Ayant ainsi rétrogradé dans le sang de douze cents victimes, mais sans perdre un instant de vue leur projet d’extermination de la maison de Bourbon, les Guise demandèrent à la trahison la sentence du prince de Condé. Ils étaient bien décidés cette fois à englober le roi de Navarre dans le crime vrai ou présumé de son frère. L’histoire n’a pas prononcé sur la culpabilité de ce dernier.
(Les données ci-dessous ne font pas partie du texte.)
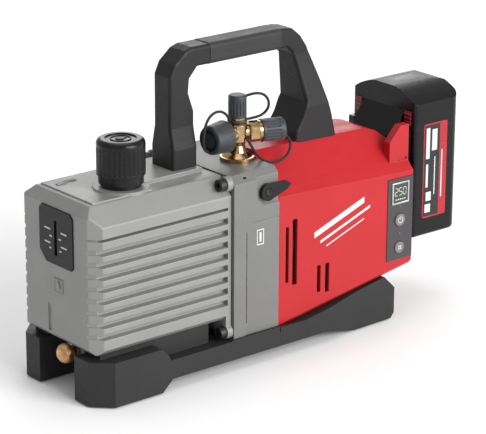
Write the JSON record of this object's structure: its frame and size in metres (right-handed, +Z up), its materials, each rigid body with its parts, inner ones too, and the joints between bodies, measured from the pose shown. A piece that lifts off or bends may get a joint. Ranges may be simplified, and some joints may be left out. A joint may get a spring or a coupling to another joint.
{
  "type": "cordless vacuum pump",
  "caption": "Battery-powered two-stage rotary-vane vacuum pump with a finned oil case, brass intake ports, carrying handle and moulded skid.",
  "frame": {"origin": "bottom centre of the whole pump, on the surface that it stands on", "axes": "+X from the oil case at the front to the battery at the back, +Y to the side away from the valve lever, +Z up"},
  "size_m": [0.4254, 0.1212, 0.2775],
  "materials": {
    "cast_grey": "satin cast metal paint",
    "red_plastic": "fine satin",
    "black_plastic": "fine grain",
    "grey_plastic": "fine grain",
    "pack_plastic": "satin",
    "soft_black": "matte",
    "brass": "turned",
    "steel": "ground",
    "black_steel": "black oxide",
    "aluminium": "machined",
    "iron": "machined",
    "copper_wire": "enamelled",
    "clear_window": "clear",
    "screen": "gloss",
    "button_grey": "satin",
    "latch_red": "satin",
    "circuit_green": "satin",
    "cell_wrap": "satin",
    "filter_mesh": "woven",
    "carbon": "machined"
  },
  "bodies": {
    "root": {"base_skid": "black_plastic", "skid_feet": "soft_black", "skid_screws": "black_steel", "oil_case": "cast_grey", "case_gasket": "soft_black", "case_bolts": "black_steel", "sight_bezel": "black_plastic", "sight_window": "clear_window", "oil_fill_neck": "black_plastic", "exhaust_filter": "filter_mesh", "drain_valve": "brass", "pump_flange": "cast_grey", "shaft_seal": "soft_black", "main_stage": "iron", "second_stage": "iron", "stage_divider": "iron", "pump_end_cover": "iron", "pump_bolts": "steel", "motor_bearings": "steel", "motor_brackets": "aluminium", "motor_stator": "iron", "stator_windings": "copper_wire", "motor_housing_near": "red_plastic", "motor_housing_far": "red_plastic", "housing_screws": "black_steel", "control_panel": "grey_plastic", "display_window": "screen", "control_board": "circuit_green", "battery_socket": "black_plastic", "terminal_blades": "steel", "handle_frame": "black_plastic", "handle_grip": "soft_black", "handle_screws": "black_steel", "intake_manifold": "brass", "top_cap_tether": "soft_black", "front_cap_tether": "soft_black", "rear_cap_tether": "soft_black"},
    "rotor": {"pump_rotor": "steel", "shaft_coupling": "aluminium", "motor_shaft": "steel", "motor_rotor": "steel", "cooling_fan": "grey_plastic"},
    "near_vane": {"near_vanes": "carbon"},
    "far_vane": {"far_vanes": "carbon"},
    "valve": {"valve_lever": "black_plastic", "valve_stem": "steel", "valve_ball": "brass"},
    "oil_cap": {"oil_cap": "black_plastic"},
    "drain_knob": {"drain_knob": "brass"},
    "top_cap": {"top_port_cap": "soft_black"},
    "rear_cap": {"rear_port_cap": "soft_black"},
    "front_cap": {"front_port_cap": "soft_black"},
    "power_button": {"power_button": "button_grey"},
    "mode_button": {"mode_button": "button_grey"},
    "battery": {"battery_case": "pack_plastic", "battery_cover": "pack_plastic", "battery_cells": "cell_wrap"},
    "latch_near": {"battery_latch_near": "latch_red"},
    "latch_far": {"battery_latch_far": "latch_red"},
    "gauge_button": {"gauge_button": "grey_plastic"}
  },
  "joints": [
    {"name": "rotor_spin", "type": "hinge", "parent": "root", "child": "rotor", "pos_m": [-0.088, 0, 0.095], "axis": [1, 0, 0], "continuous": true},
    {"name": "near_vane_slide", "type": "slide", "parent": "rotor", "child": "near_vane", "axis": [0, -1, 0], "range_m": [0, 0.0024]},
    {"name": "far_vane_slide", "type": "slide", "parent": "rotor", "child": "far_vane", "axis": [0, 1, 0], "range_m": [0, 0.0024]},
    {"name": "valve_turn", "type": "hinge", "parent": "root", "child": "valve", "pos_m": [-0.0275, -0.0556, 0.1525], "axis": [0, -1, 0], "range_deg": [0, 90]},
    {"name": "oil_cap_lift", "type": "slide", "parent": "root", "child": "oil_cap", "axis": [0, 0, 1], "range_m": [0, 0.03]},
    {"name": "drain_knob_turn", "type": "hinge", "parent": "root", "child": "drain_knob", "pos_m": [-0.206, -0.0085, 0.0365], "axis": [1, 0, 0], "range_deg": [0, 540]},
    {"name": "top_cap_pull", "type": "slide", "parent": "root", "child": "top_cap", "axis": [0, 0, 1], "range_m": [0, 0.018], "deforming": ["top_cap_tether"]},
    {"name": "rear_cap_pull", "type": "slide", "parent": "root", "child": "rear_cap", "axis": [0.9397, -0.342, 0], "range_m": [0, 0.01], "deforming": ["rear_cap_tether"]},
    {"name": "front_cap_pull", "type": "slide", "parent": "root", "child": "front_cap", "axis": [-0.9925, -0.1219, 0], "range_m": [0, 0.003], "deforming": ["front_cap_tether"]},
    {"name": "power_press", "type": "slide", "parent": "root", "child": "power_button", "axis": [0, 1, 0], "range_m": [0, 0.001], "stiffness_N_per_m": 600},
    {"name": "mode_press", "type": "slide", "parent": "root", "child": "mode_button", "axis": [0, 1, 0], "range_m": [0, 0.001], "stiffness_N_per_m": 600},
    {"name": "battery_slide", "type": "slide", "parent": "root", "child": "battery", "axis": [0, 0, 1], "range_m": [0, 0.07]},
    {"name": "near_latch_press", "type": "slide", "parent": "battery", "child": "latch_near", "axis": [1, 0, 0], "range_m": [0, 0.002], "stiffness_N_per_m": 800},
    {"name": "far_latch_press", "type": "slide", "parent": "battery", "child": "latch_far", "axis": [1, 0, 0], "range_m": [0, 0.002], "stiffness_N_per_m": 800},
    {"name": "gauge_press", "type": "slide", "parent": "battery", "child": "gauge_button", "axis": [-1, 0, 0], "range_m": [0, 0.0008], "stiffness_N_per_m": 600}
  ]
}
Après avoir repoussé et hâté les états-généraux avec l’incertitude et l’hésitation qui présidaient à toutes leurs démarches, à toutes leurs pensées, les Guise résolurent néanmoins d’en profiter pour perdre leurs rivaux, attirés par des promesses fallacieuses. Antoine et Louis de Bourbon se rendirent à Orléans, où François II venait de convoquer les états. Là leurs adversaires les firent arrêter, résolus de faire marcher de front le jugement du prince de Condé et l’assassinat du roi de Navarre. Et qui avaient-ils choisi pour donner le signal de ce meurtre ? François II lui-même, prince de seize ans, le parent, le neveu de la victime désignée[1] ! L’enfant-roi n’ayant pu venir à bout de la tragique leçon que ses maîtres lui avaient soufflée, François de Guise, caché derrière la porte, s’écria avec dépit : « .Oh ! le pauvre sire que nous avons là ! » Il faut l’avouer, ce mot ne ressemble guère aux paroles magnanimes prononcées au siège de Rouen, et que la poésie a consacrées. On conçoit sans peine que M. de Bouillé soit fortement tenté de nier cette anecdote, malgré

  1. François II était le neveu, à la mode de Bretagne, du roi de Navarre par Jeanne d’Albret, femme d’Antoine de Bourbon et fille de Marguerite de Valois, par conséquent propre nièce de François Ier.